The government has also budgeted 750 billion rupees under the Petroleum Levy (PL) for next fiscal year, an indirect tax whose incidence is greater on the poor relative to the rich. This too appears a gross overestimation for two reasons.

First, at present the levy is zero, and has been zero during the past two months of the coalition government, given the high international price of oil due to the ongoing Russian-Ukraine war. Western analysts are predicting a long drawn-out war and until and unless the war ends it is highly unlikely that prices would come down enabling the government to impose the PL; and second, the 750 billion rupees presupposes a 30 rupee per litre levy which would have repercussions on input costs that, in turn, will negatively impact on productivity as well as on competitiveness of our exports.

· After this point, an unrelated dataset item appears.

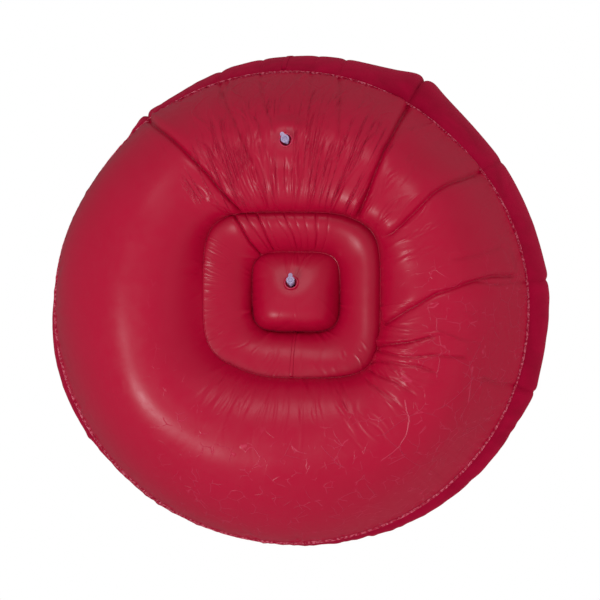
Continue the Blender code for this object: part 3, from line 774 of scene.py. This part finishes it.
def side_sheet():
    grid = side_base(azimuth)
    r = Relief(azimuth, grid)
    r.fold(((-30.0, 0.0), (-29.2, 0.35), (-28.6, 1.0)), 0.0070, 0.0050, 0.7, 0.2, (0.05, 0.1))
    r.fold(((36.9, 0.0), (38.0, 0.3), (38.6, 0.9)), 0.0060, 0.0050, 0.7, 0.0, (0.05, 0.1))
    # the underside's folds run on into the wall: two azimuths, how far up, depth and width
    for start, end, reach, depth, width in (
        (-54.0, -54.6, 0.4, 0.0030, 0.0044), (-83.3, -84.0, 0.5, 0.0032, 0.0044),
        (-108.5, -110.0, 0.6, 0.0040, 0.0044), (-12.0, -11.0, 0.4, 0.0022, 0.0040),
        (17.2, 17.8, 0.4, 0.0022, 0.0040), (7.0, 7.9, 0.35, 0.0018, 0.0040),
        (-5.5, -4.8, 0.3, 0.0018, 0.0040),
    ):
        r.fold(((start, 0.0), (end, reach)), depth, width, 0.5, 0.0, (0.05, 0.2))
    r.puckers(51, 330, 0, 0.030, 0.0008, 0.0040, 0.2)
    r.puckers(52, 60, 0, 0.080, 0.0009, 0.0060, 0.1)
    r.puckers(53, 300, 1, 0.032, 0.0015, 0.0042, 0.2)
    r.puckers(54, 90, 1, 0.070, 0.0016, 0.0065, 0.1)
    slow = noise_ring(55, 3, 16, 1.0)
    r.height += 0.0009 * slow(azimuth)[:, None] * np.sin(math.pi * r.v)
    return displaced(grid, grid_normals(grid), r.height)


def top_sheet():
    grid = top_base(azimuth)
    r = Relief(azimuth, grid)
    r.puckers(61, 300, 0, 0.034, 0.0015, 0.0044, 0.2)
    r.puckers(62, 80, 0, 0.100, 0.0024, 0.0070, 0.1)
    r.puckers(63, 110, 1, 0.050, 0.0020, 0.0042, 0.2)
    r.puckers(64, 46, 1, 0.150, 0.0040, 0.0075, 0.15)
    r.streaks(65, 40, (-180, 180), (0.35, 0.70), 0.0030, 0.0055, 0.16, 0)
    for centre in (-34, 31, -97, 88, -141, 146, 178, 2, -62, 60):
        draw = np.random.default_rng(660 + centre)
        slide = draw.normal() * 4
        r.fold(((centre, 0.30), (centre + slide * 0.5, 0.65), (centre + slide, 1.0)), 0.0075,
               0.0070, 0.7, draw.uniform(-0.4, 0.4), (0.12, 0.1), 4.5)
    slow = noise_ring(67, 3, 14, 1.0)
    r.height += 0.0030 * slow(azimuth)[:, None] * np.sin(math.pi * r.v)
    return displaced(grid, grid_normals(grid), r.height)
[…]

The 800 billion rupees projected as provincial surplus has already been proved a gross overestimation with Sindh presenting a 33.84 billion rupee deficit budget, KPK a balanced budget while Punjab a surplus of only 125 billion rupees which may not be realised for sheer political reasons.

The budget is out of synch even before it has been passed by parliament with major revisions expected for the seventh review success that the finance minister has said repeatedly, is not an option, as “all roads lead to IMF.” What is inexplicable is why if this was so did he present an unrealistic budget so contrary to what he was aware were the Fund’s prior conditions?